Green Fuels for Denmark is a unique partnership between Copenhagen Airports, A.P. Moller-Mærsk, DSV Panalpina, DFDS, SAS and Ørsted, with COWI as knowledge partner focused on developing ground-breaking hydrogen and green fuel production facilities.

Green Fuels for Denmark will help to decarbonise the partners’ business, while contributing significantly to Denmark’s goal of reducing CO₂ emissions by 70% by 2030, compared to 1990 levels. The fully scaled facility will reduce annual CO₂ emissions by 850,000 tons.

The energy needed to move heavy transportation including large jets and vessels long distances can only be supplied by a liquid fuel. No current battery has sufficient energy density.

As heavy transportation is often expensive and long-lived assets, it would take a long time to upgrade the world’s fleet to more efficient design standards.

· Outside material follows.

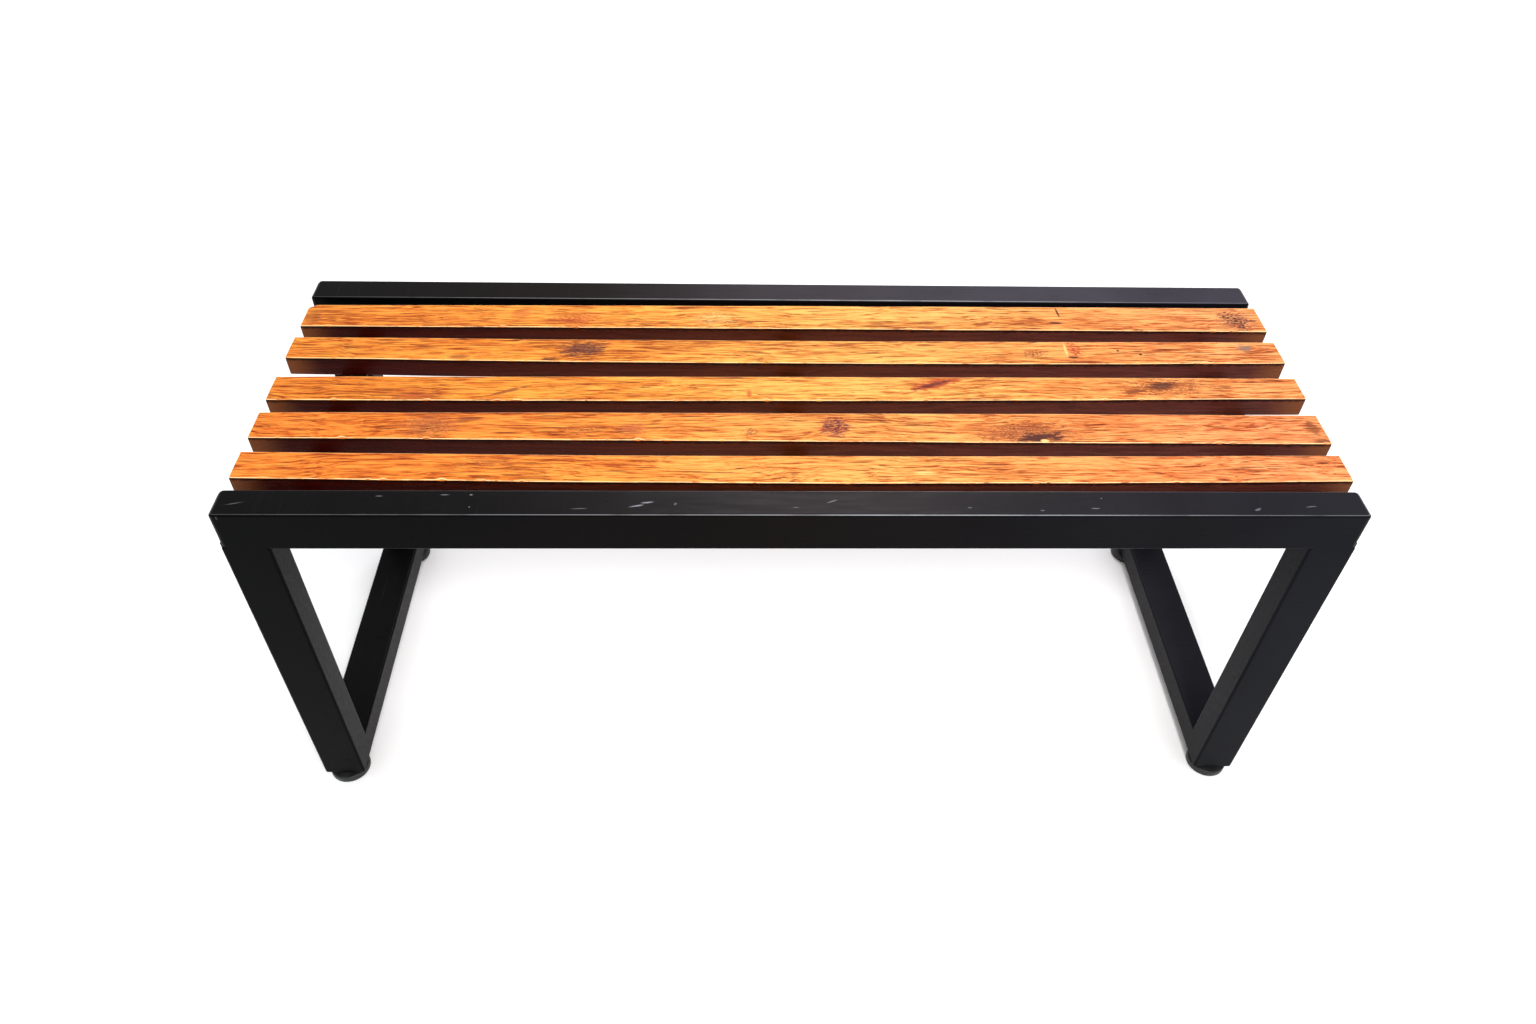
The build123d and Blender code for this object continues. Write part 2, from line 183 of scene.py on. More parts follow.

Therefore, substituting marine diesel or heavy fuel oil with sustainable alternatives will make an important contribution to decarbonizing the industry.

Solution

Copenhagen Airports, A. P. Moller-Maersk, DSV Panalpina, DFDS, SAS, Everfuel, NEL, Molslinjen, Haldor Topsoe, the Municipality of Copenhagen, Denmark’s Capital Region, Ørsted, and COWI have partnered up in the project “Green Fuels for Denmark”. The partnership is the first of its kind, which combines leading competencies across the value chain.

The project aims to decarbonize heavy transportation by producing sustainable fuel. To do this, a 1.3 GW electrolyser powered by 2-3 GW offshore wind is established, which holds the potential to replace >270.000 tpa. of fossil fuel consumption in 2030, equivalent to a 1.77% reduction in Danish CO₂ emissions.

Hydrogen is produced from wind power via electrolysis and will be used directly for heavy road transport. To produce marine and aviation fuel, CO₂ is captured from the flue gas of existing heat and power plants. CO₂ and hydrogen react to methanol, which is subsequently converted to marine and aviation fuel.

Result

Green Fuels for Denmark will help decarbonise the partners’ business, while contributing significantly to Denmark’s goal of reducing CO₂ emissions by 70% by 2030, compared to 1990 levels. The fully scaled facility will reduce annual CO₂ emissions by 850,000 tons and spearhead the maturation of the technology.

The project is split into three phases, where the third and final phase (operational by 2030) will supply the transportation sector with more than 250,000 tons of green fuels each year, including enough e-kerosene to cover 30 % of Copenhagen Airport’s fuel consumption.